Appellant also argues that the District Court erred in failing to instruct the jury that uncorroborated testimony when given by an accomplice should be received with caution and scrutinized with care. See Bishop v. United States, 1957, 100 U.S.App.D.C. 88, 89, 243 F.2d 32, 33. Since this contention was not made in the court below, we are not free to reverse that court on this ground unless the action taken was “plain error.” Fed.Rules Crim.Proc. rule 52(b). We do not find such plain error here. The only possible accomplice was Robinson, the driver, whose testimony was important to the Government’s case. There is no substantial ground, however, to implicate Robinson as an accomplice except the fact that he drove the car. The other evidence indicates that Robinson was innocent of any knowing cooperation in the larceny with which appellant and Coleman were charged. The evidence is uncontradicted that Robinson drove under instructions from his employer who had directed him to drive appellant and Coleman on an errand. Robinson drove as directed and did not leave the car. He testified that when he saw appellant and Coleman put the clothes in the car, they told him that they were moving. Unless there was reasonable ground for concluding that the driver was an accomplice of Campbell and Coleman, there was no occasion for the court to instruct the jury on the special caution to be observed when confronted with the uncorroborated testimony of an accomplice.

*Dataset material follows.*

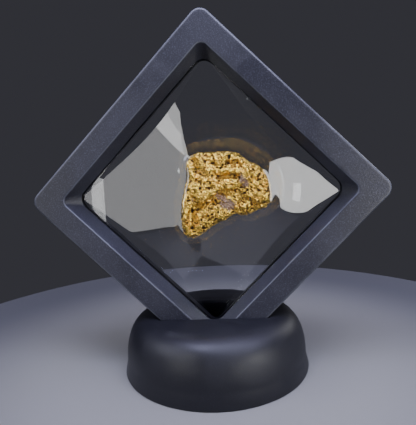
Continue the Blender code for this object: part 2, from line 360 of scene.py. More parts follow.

Under these circumstances we have concluded that it was not plain error for the District Court to have omitted from its charge to the jury any mention of the possibility that the driver was an accomplice, and to have failed to instruct the jury as to the special standard that should be applied to the uncorroborated testimony of an accomplice.

Affirmed. 
      
      . “At about three-thirty o’clock one morning two police officers in a scout car saw appellant and another man in an automobile pull away from the curb in front of a food store and drive some two blocks without lights. The officers stopped them and asked to see the driver’s license and registration card. The inquiring officer used his flashlight and, while asking questions about the documents, flicked the light about the rear of the car. On the back seat were some forty cartons of cigarettes. The officer asked about them. Appellant’s companion made a motion to reach under the seat, whereupon the officer ordered both men out of the car.
      “Up to this point the members of the court are in agreement. A police officer certainly has a right to stop a car driving without lights at three-thirty o’clock in the morning, and he certainly has a right to use his flashlight to examine the driver’s credentials. When he approaches the driver’s side of the car he has a right to flash his light about the back seat, for his own self-protection if for no other reason. Argument is presented on whether the flashing of the light was or was not an unreasonable search. We need not consider that question ; if it was a search it was reasonable under the circumstances. When the officer inquired about where they got the cigarettes the answer was less than satisfactory — ‘at a place in Maryland.’
      “* * * We think that under these circumstances a police officer had reasonable grounds for belief that a felony had been committed and that these men had committed it. He had probable cause for arrest. The trial court concluded, ‘This is a very clear case of excellent police work and lawful arrest on suspicion of housebreaking.’ We agree.” 102 U.S. App.D.C. at pages 384-385, 388, 254 F.2d at pages 83-84, 87.